1.6 Dissertation Outline

The remaining part of this dissertation is organized a follows. In Chapter 2, we first introduce notations and terminology that will be used throughout the dissertation. Further, we present theory describing the Polyhedral Model and show how this model can be extracted from applications considered in this dissertation.

In Chapter 3, we present a first approach for automated translation of affine nested loop programs with dynamic loop bounds (Dynloop) into input-output equivalent Polyhedral Process Networks. The chapter describes in great details the models, methods, and techniques we have developed and used in the approach. First, we describe the techniques and procedures involved in the conversion of a Dynloop to our dynamic Single Assignment Code (dSAC). Second, we demonstrate how the free parameters introduced by FADA analysis are assigned in dSAC using control arrays. Third, we show how the topology of the corresponding PPN is derived, as well as the code executed in each process. Moreover, we demonstrate how the buffer sizes of FIFO channels are computed that guarantee a deadlock-free execution of a PPN.

In Chapter 4, we present a first approach for translation of affine nested loop programs with while-loops (WLAP) into input-output equivalent PPNs. In this chapter we describes in great details the models, methods, and techniques we have developed and used in the approach.

In Chapter 5, we present a formal procedure for identifying communication models in process networks derived from the dynamic programs introduced in Section 1.2. We formulate two problems from integer linear problems domain that allow us to identify the communication models presented in Section 1.1.2.

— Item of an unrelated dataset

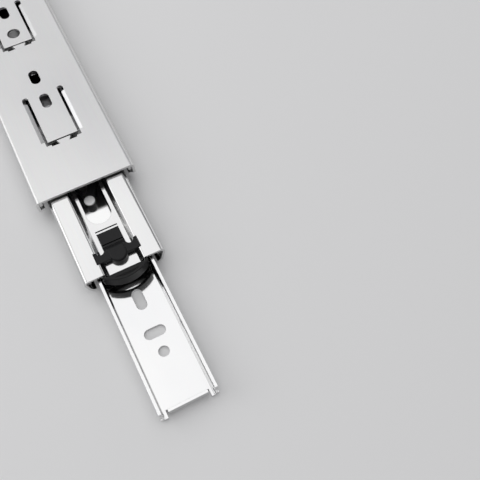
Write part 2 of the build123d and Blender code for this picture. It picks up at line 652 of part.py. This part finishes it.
# ------------------------------------------------------------------ write the nodes
def main():
    outer_row = (OUTER_CAGE_X1, OUTER_CAGE_LENGTH)
    inner_row = (INNER_CAGE_X1, INNER_CAGE_LENGTH)
    nodes = {
        "outer_member": outer_member(),
        "intermediate_member": intermediate_member(),
        "inner_member": inner_member(),
        "outer_ball_cage": outer_ball_cage(),
        "inner_ball_cage": inner_ball_cage(),
        "outer_balls_left": ball_row(*outer_row, -OUTER_BALL_Y, OUTER_BALL_Z),
        "outer_balls_right": ball_row(*outer_row, OUTER_BALL_Y, OUTER_BALL_Z),
        "inner_balls_left": ball_row(*inner_row, -INNER_BALL_Y, INNER_BALL_Z),
        "inner_balls_right": ball_row(*inner_row, INNER_BALL_Y, INNER_BALL_Z),
        "front_bumper": front_bumper(),
        "release_lever": release_lever(),
        "lever_pin": lever_pin(),
        "rear_bumper": rear_bumper(),
        "rear_bumper_rivet": rear_rivet(),
    }
    for name, shape in nodes.items():
        export_step(Pos(X_SHIFT, 0, 0) * shape, f"parts/{name}.step")


main()
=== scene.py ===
import bpy
from mathutils import Matrix, Vector


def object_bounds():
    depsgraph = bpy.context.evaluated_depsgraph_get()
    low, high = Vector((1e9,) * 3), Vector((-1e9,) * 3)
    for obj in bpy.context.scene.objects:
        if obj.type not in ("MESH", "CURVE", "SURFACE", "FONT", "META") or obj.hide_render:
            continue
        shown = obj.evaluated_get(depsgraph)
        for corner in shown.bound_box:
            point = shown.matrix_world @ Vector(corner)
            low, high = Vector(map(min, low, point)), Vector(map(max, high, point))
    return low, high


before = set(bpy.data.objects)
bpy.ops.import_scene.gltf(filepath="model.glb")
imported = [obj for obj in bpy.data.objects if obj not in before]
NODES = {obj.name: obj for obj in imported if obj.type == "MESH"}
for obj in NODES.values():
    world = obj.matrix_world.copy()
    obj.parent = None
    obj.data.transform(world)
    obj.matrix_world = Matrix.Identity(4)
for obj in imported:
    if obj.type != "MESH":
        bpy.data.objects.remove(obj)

CAD_LO, CAD_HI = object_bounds()
MM = 0.001

BEVEL_SAMPLES = 6
EDGE_SOFTNESS = 0.75        # cosine of the lean at which an edge gets the full painted edge highlight

FLOOR_REACH = 6.0
FLOOR_GAP = 0.02 * MM
FLOOR_GREY = 0.80
WORLD_COLOUR = (0.8, 0.8, 0.82)
WORLD_STRENGTH = 0.40

# Soft boxes: name, place, what it faces, width and height, power.
SOFT_BOXES = (
    ("overhead_box", (-0.10, 0.05, 1.10), (0.0, 0.0, 0.0), (1.5, 1.2), 5.2),
    ("far_box", (-1.10, 0.10, 0.75), (0.0, 0.0, 0.0), (0.9, 0.7), 1.3),
    ("front_box", (1.10, -0.45, 0.65), (0.1, 0.0, 0.0), (0.6, 0.5), 1.2),
    ("side_box", (-0.55, -0.95, 0.65), (0.0, 0.0, 0.0), (1.2, 0.8), 4.2),
    ("low_box", (-0.60, 1.15, 0.30), (0.0, 0.0, 0.0), (1.2, 0.45), 1.3),
)

# Camera of the reference picture; it looks against CAMERA_BACK.
CAMERA_SENSOR = 36.0
CAMERA_LENS = 51.166
CAMERA_NEAR = 0.01
CAMERA_PLACE = (0.27378, -0.00959, 0.25925)
CAMERA_RIGHT = (0.4536, 0.89101, -0.01893)
CAMERA_BACK = (0.43154, -0.20101, 0.87941)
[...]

In Chapter 6, we present a case study that we conducted in order to validate and evaluate our approach presented in Chapter 3. This case study presents a real-life industrially relevant application. We will present a comprehensive analysis and re-
port the results we obtained in this case study.

Finally, we conclude this dissertation in Chapter 7 with a summary of the presented research work along with some concluding remarks.